Aggie Spotlight: Dylan Curtis

Dylan Curtis leads the nation with 10 total assists and was named a finalist for the Senior CLASS Award. (Photo by Wayne Tilcock, <I>Davis Enterprise</I>)
Dylan Curtis leads the nation with 10 total assists and was named a finalist for the Senior CLASS Award. (Photo by Wayne Tilcock, Davis Enterprise)

Oct. 17, 2008

By Wes Collins
UC Davis Athletics Media Relations
Originally published Oct. 4 in Aggie Gameday

The UC Davis men's soccer team is the No. 7 NCAA Division I team in the country by College Soccer News, Soccer America and the National Soccer Coaches Association of America (NSCAA). The main reason behind the Aggies' success comes from a potent offense that ranks among the national leaders in goals scored and assists per game. Senior left winger Dylan Curtis might be the most important piece to that offensive puzzle, as his 10 assists in 13 games stands as the nation's second-best total (as of October 12). Not bad for a player who thought he was finished with his collegiate soccer career at this time last year.

As a senior academically, but a junior in terms of athletics eligibility, Curtis entered the 2007 season with the notion that it would be his last. He chose to forgo a fourth year of eligibility to pursue a career with his managerial economics degree. Curtis even participated in the team's Senior Day festivities and went into the offseason with his coaches and teammates thinking he was done.

"I was positive after the season ended that I had played my last game," said Curtis. "There was no question in my mind that I was done."

"Dylan told me before the season started that he was not going to return for his senior year," Aggie head coach Dwayne Shaffer said. "I think his freshman and sophomore seasons were very average by his standards. He had a little bit of frustration about his own play."

But something changed in Curtis' mind following a very successful 2007 campaign in which he was honored as a team captain and team MVP, and rewarded for his academic excellence by being selected as UC Davis' male representative for Big West Conference Scholar Athlete of the Year honors.

"His junior year he came out and was such a dominate force in so many games that his teammates voted him the MVP," said Shaffer. "I think that, coupled with the success of our team, made him realize how good he really was and could be."



Curtis explains that his love for the game of soccer was reignited with some time off and a little pep talk from his family. "After a trip with my family, I realized that I still had a passion for the sport of soccer and I really wanted to come back," explained Curtis. "I had a lot of people telling me it was a bad idea and I needed to take advantage of college. It took me maybe two months of winter to realize that I missed soccer and it was dumb of me not to take advantage of my last quarter."

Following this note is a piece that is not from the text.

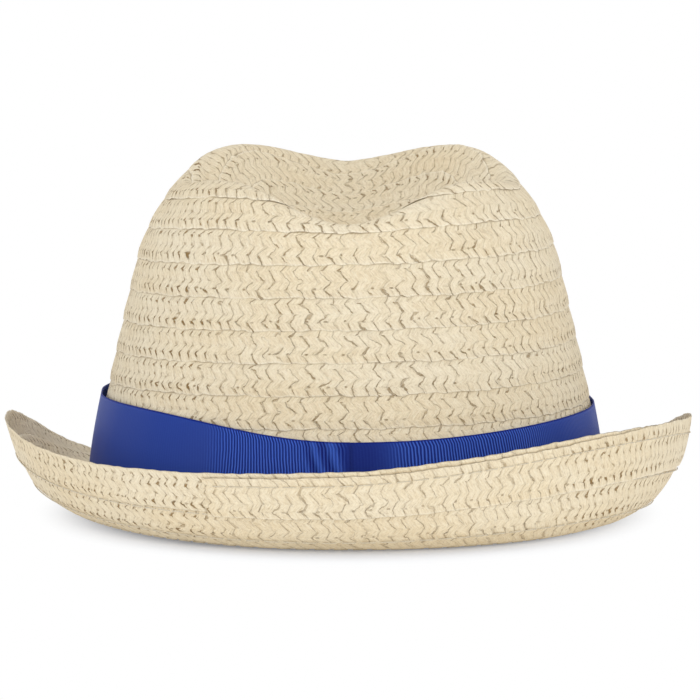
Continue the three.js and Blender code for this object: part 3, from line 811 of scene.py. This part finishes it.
def straw_finish(braid):
    """Folds in one zigzag across the braid, with needle holes and paper fibres. The folds, hooks and
    holes are painted shade, with a painted highlight along each turn's lower edge.
    """
    f = Finish("Plaited Paper Straw", Specular_IOR_Level=0.25)
    u, d = f.uv("braid")
    inner = d.above(INNER_FACE_SHIFT - 2.5)
    d = d - inner * INNER_FACE_SHIFT
    pitch = braid.plait_pitch / MM

    drift = f.noise(f.vector(u * 0.045, d * 0.05), detail=1.0) - 0.5
    wobble = f.noise(f.vector(u * 0.33, d * 0.3, 3.0), detail=1.0) - 0.5
    shiver = f.noise(f.vector(u * 1.2, d * 1.1, 7.0), detail=1.0) - 0.5

    # Sideways run of the folds, by height above the lower edge
    dd = d + wobble * 0.9
    run = dd.least(FIRST_FOLD_TOP) * FIRST_FOLD_SLANT
    band = 0
    for low, high, slant in FOLD_BANDS:
        run = run + (dd.most(low).least(high) - low) * slant
        band = dd.above(low) + band

    sway = f.noise(f.vector(u * 0.3, band * 3.7, 21.0), detail=1.0) - 0.5
    place = (u - run + wobble * 2.0 + shiver * 0.9 + drift * 6.0 + sway * 3.0) / pitch
    cell = place.floor()
    inside = place.fract()
    luck = f.chance(cell, band, 1.0)
    luck_fold = f.chance(cell, band, 5.0)
    shifted = (inside + (luck - 0.5) * 0.16).fract()
    from_fold = (0.5 - abs(shifted - 0.5)) * pitch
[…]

With Curtis in the lineup, the Aggies have not missed a beat during the 2008 season. In fact, they have arguably been stronger than last year's squad, one that became the first UC Davis team to qualify for the NCAA Division I tournament. Curtis currently leads the nation in total assists and is second in assists per game, while his total of 10 assists places him just one shy of Nikki Bagheri's single season record of 11, set in 1988. Those individual deeds have translated to team success as the Aggies sit in first place in the Big West Conference at 3-0-2.

In addition to his athletic accomplishments, Curtis has remained a student-athlete in the truest sense. He added to his academic honors by recently becoming one of just 10 student-athletes nationwide to be named a finalist for the Lowe's Senior CLASS Award, presented annually in nine different sports to the senior student-athlete who best fits the four standards of classroom, character, community and competition.

"The academic awards mean a lot to me because they're values that have come from my family," Curts said. "UC Davis is a tough institution and it's fun to take classes that I'm interested in because that's what gets me in the library to study. The awards are nice and it's an honor to get them."

"His academic success is great recognition for a young man who works so hard," added Shaffer. "He's deserving of everything he receives. I think it's great for our program because it shows that you can be a great soccer player and work extremely hard at improving yourself, and also be a great student and work just as hard in the classroom. He's very well-organized and dedicated to everything he does. He's a great person to have on the team."

The future is wide open for Curtis, with professional possibilities available in whichever field he chooses to pursue. Should he opt to continue his soccer career, many Major League Soccer teams are interested in bringing him in for a tryout prior to the January draft, according to Shaffer. Otherwise, Curtis remains committed to exploring job opportunities following his graduation in December.

Right now, the one certainty is that Curtis and the rest of the Aggies will be a force in their hunt for their first Big West Conference title and their second appearance in the NCAA Div. I postseason.

UC Davis men's soccer returns to action on Saturday with a game at UC Riverside, beginning at 6 p.m.